The difference between the 2012 and 2016 maps might be interesting to Morrissey and Jenkins. No Republican candidate in my dataset of recent gubernatorial and senatorial elections exhibited a pattern of support like this. Even Shelley Moore Capito, who won a Senate seat in 2014, had a partisan lean map that was more in line with the old patterns (though her strength in her old congressional district -- which stretches across the center of the state -- may have an influence here).

If Jenkins, who represents coal country as the congressman from the 3rd district (the lower third of the state) or Morrissey (who is actively attempting to align himself with President Trump) are able to force the 2018 map into the mold of the 2016 presidential election, he will have a significant boost. Obviously there’s no guarantee that’ll happen -- Manchin could win with his usual map. But this shift suggests that the right candidate in the right race might be able to import this new national map into state politics.

Olympia Snowe, Robert Byrd and Why None of This Might Matter in 2018

Again, none of this proves that Manchin will win or lose.
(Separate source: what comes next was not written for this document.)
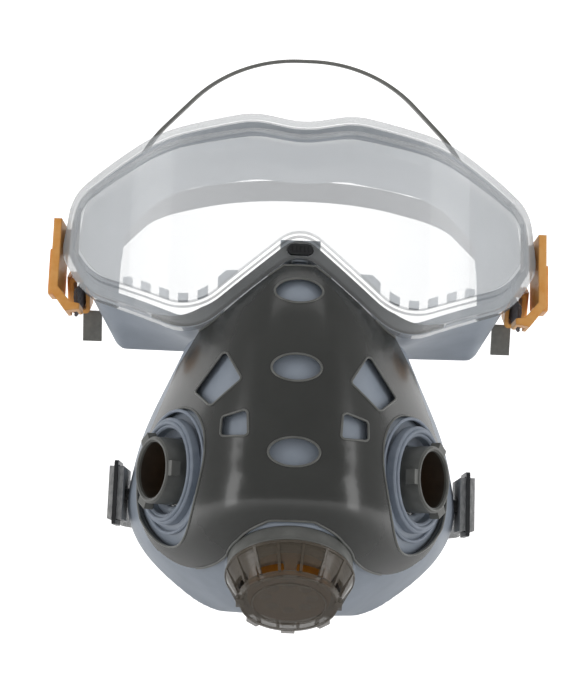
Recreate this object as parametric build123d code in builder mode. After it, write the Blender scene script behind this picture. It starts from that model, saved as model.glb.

Manchin is a popular politician and he may prove to be like Snowe, Byrd or Richard Lugar -- popular enough in his own state to withstand any general election challengers. Or he might be unable to resist the rightward shift of his state and fall victim to partisanship next fall. It’s simply too early to tell.

But this data helps explain why Manchin is drawing top-tier challengers in this particular cycle, and why those challengers might apply certain electoral strategies. More broadly, it’s important to try to pinpoint shifts like this early, as changes in the map or the composition of a state party have ripple effects in future elections and legislation.